Monday, August 16, 2010

Looming Housing Crisis

North Bay Village is facing a housing crisis. It is not the sort of crisis that has been discussed in the past where there is an inadequate supply of housing. Most cities have learned to deal with that, but a new kind brought on by over-supply, bad mortgage decisions and declining demand.

The building pictured, 7525 East Treasure Drive, is one of several abandoned projects in the city. There are others, vacant lots, unsold units, abandoned houses, all throughout our community.

The Lexi filed Chapter 11 on June 23, 2010, with 50 unsold units out of 164. www.trulia.com, a website that consolidates real estate listings shows 553 homes for sale in North Bay Village, with 255 in distress or foreclosure, 46% of the total properties. It is not restricted to condos, 26% of the single family homes listed are in distress.

The existing condo buildings are in bad shape according to www.condoreports.com, a site that rates the health of the association on a scale of 100 with 100 being the healthiest. Their breakdown is frightening.
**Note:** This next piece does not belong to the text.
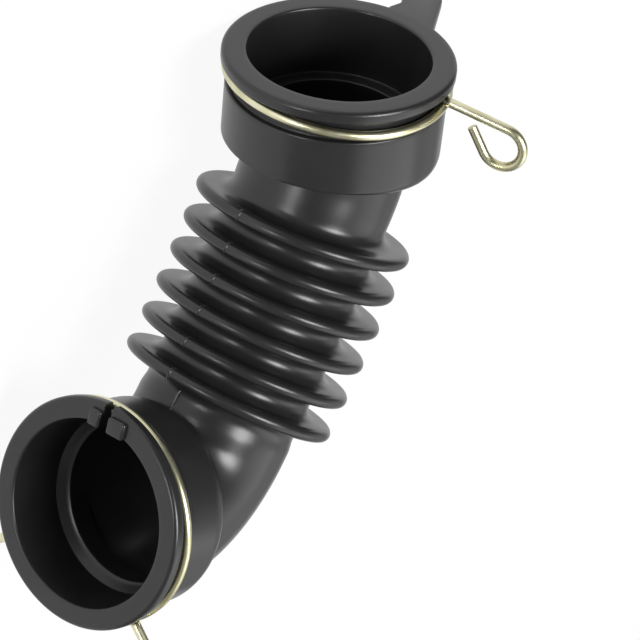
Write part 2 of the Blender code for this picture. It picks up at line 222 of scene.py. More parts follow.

Here are some samples:

  • 360 A 26th percentile
  • 360 B 18th percentile
  • Breeze 28th percentile
  • North Bay Villas 6th percentile
  • Grandview Palace 6th percentile
and there are more out there.

When buildings are so poorly rated, the property values decline, the risk of foreclosure increases and the risk of board bankruptcy is overwhelming.

North Bay Village has taken very few steps to address this issue. It's established that our property values fell 26% in the crash, that only Homestead saw a worse decline with a marginal difference, HUD (Federal Housing and Urban Development) ranked us the highest in Miami-Dade for neighborhoods at risk and we can see it. A simple walk around the islands confirm that.

The only real attempt so far was an effort, introduced by Rey Trujillo, for the city to condemn under eminent domain a vacant lot on Harbor Island, leased to Al Coletta, and turn it over to Scott Greenwald, to build new low income housing. It failed as it should have. It would have been just another North Bay Village Trujillo Tax spending money we don't have for things we don't need.

We don't need new buildings - we need to rehabilitate the old ones and create a city initiative to address this crisis. It's not going away and it's going to get worse.

There is federal, state and county help to address these issues but the commission needs to act now to be able to take advantage of the help, and we've seen nothing. These are questions we need to put to all the candidates for this November's election:

  • What is your plan to reduce foreclosures in North Bay Village?
  • How do you propose to address the abandoned buildings?
  • What's the next step to stabilize North Bay Village?
  • How will you ensure that the development money flying around North Bay Village is used transparently?